Shredded Beef Tacos (Cooking in the Midwest Recipe) Cookinginthemidwest.com

My daughter Erin sent me this recipe after she purchased a cookbook, written by Luke Brown. It has so many outstanding recipes, and her picky children love them all.

I wanted to post this so that others can make this to bless their families.

Luke Brown

Shredded Beef Tacos

Course: Main Course

Ingredients
  

  • 3 lb chuck roast
  • Salt pepper, and garlic powder
  • 1 tsp each salt and pepper
  • 2 tsp each cumin and dried cilantro
  • 2 tsp chili powder
  • 1/2 tsp cayenne
  • 1 onion chopped
  • 2 cups of beef broth
  • 1 tbsp minced garlic
  • 4 oz green chiles
  • Oil for frying Vegetable or any oil you prefer
  • 1 package White or yellow corn tortillas
  • 1 bag Chihuahua cheese
  • 1/4 tsp salt
  • 1 tsp smoked paprika chili powder, garlic powder, onion powder
  • 1/2 tbsp olive oil
  • 4 cups corn fresh, frozen, or canned
  • 1/2 cup mayo
  • 1/2 cup Queso fresco cheese crumbled
  • 1/2 cup fresh cilantro chopped
  • 1 lime juiced

Method
 

  1. Crockpot Shredded Beef Tacos
  2. Season the chuck roast with salt, pepper, and garlic powder on both sides.
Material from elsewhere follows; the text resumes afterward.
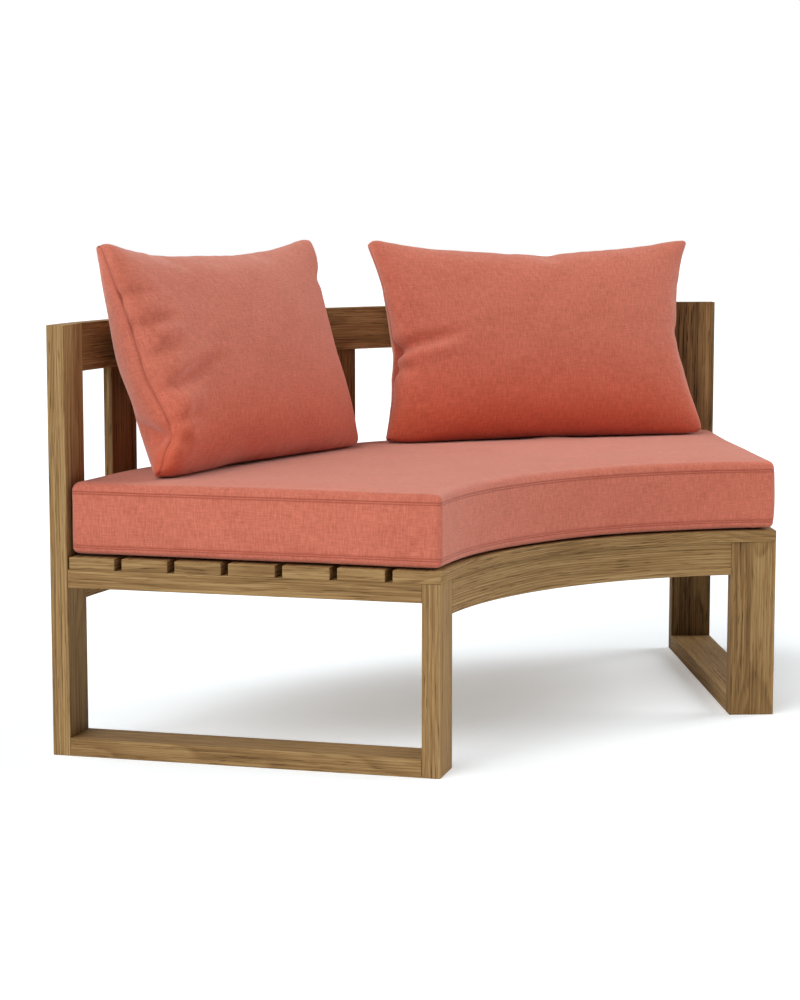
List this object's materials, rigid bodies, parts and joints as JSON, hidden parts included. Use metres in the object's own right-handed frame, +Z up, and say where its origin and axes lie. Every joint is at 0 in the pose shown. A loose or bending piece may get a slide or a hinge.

Heat a skillet over medium high heat. Add 1 tbsp of oil to the skillet. Sear the roast on all sides until it is browned.
  3. Put the chuck roast in a slow cooker. Season with salt, pepper, cumin, dried cilantro, chili powder, and cayenne pepper. Add the chopped onion, beef broth, minced garlic, and green chiles. Stir everything together.
  4. Cook on low for 7 to 8 hours. Once the meat is cooked, remove it from the crockpot, shred it with two forks, and discard any of the extra fat. Add the meat back to the crockpot, so it can stay juicy.
  5. Heat a large skillet over medium heat and add some oil to the skillet. Lay out a few of the tortillas and lightly brown them on both sides. Top them with shredded cheese. Top each one with a spoonful of the meat. Fold the tortillas over and cook on both sides until golden brown and crispy.
  6. Lay the tacos out on paper towels to absorb any extra grease.
  7. Street Corn
  8. Heat a skillet over medium-high heat. Add a little bit of oil, about 4 cups of corn and season with salt, smoked paprika, chili powder, garlic powder, and onion powder.
  9. Once the corn is browned, add it to a bowl. Add the mayo, queso fresco cheese, cilantro, and the juice of one lime. Stir everything together well.
  10. Top the crispy shredded beef tacos with the corn mixture and serve with extra limes! Enjoy!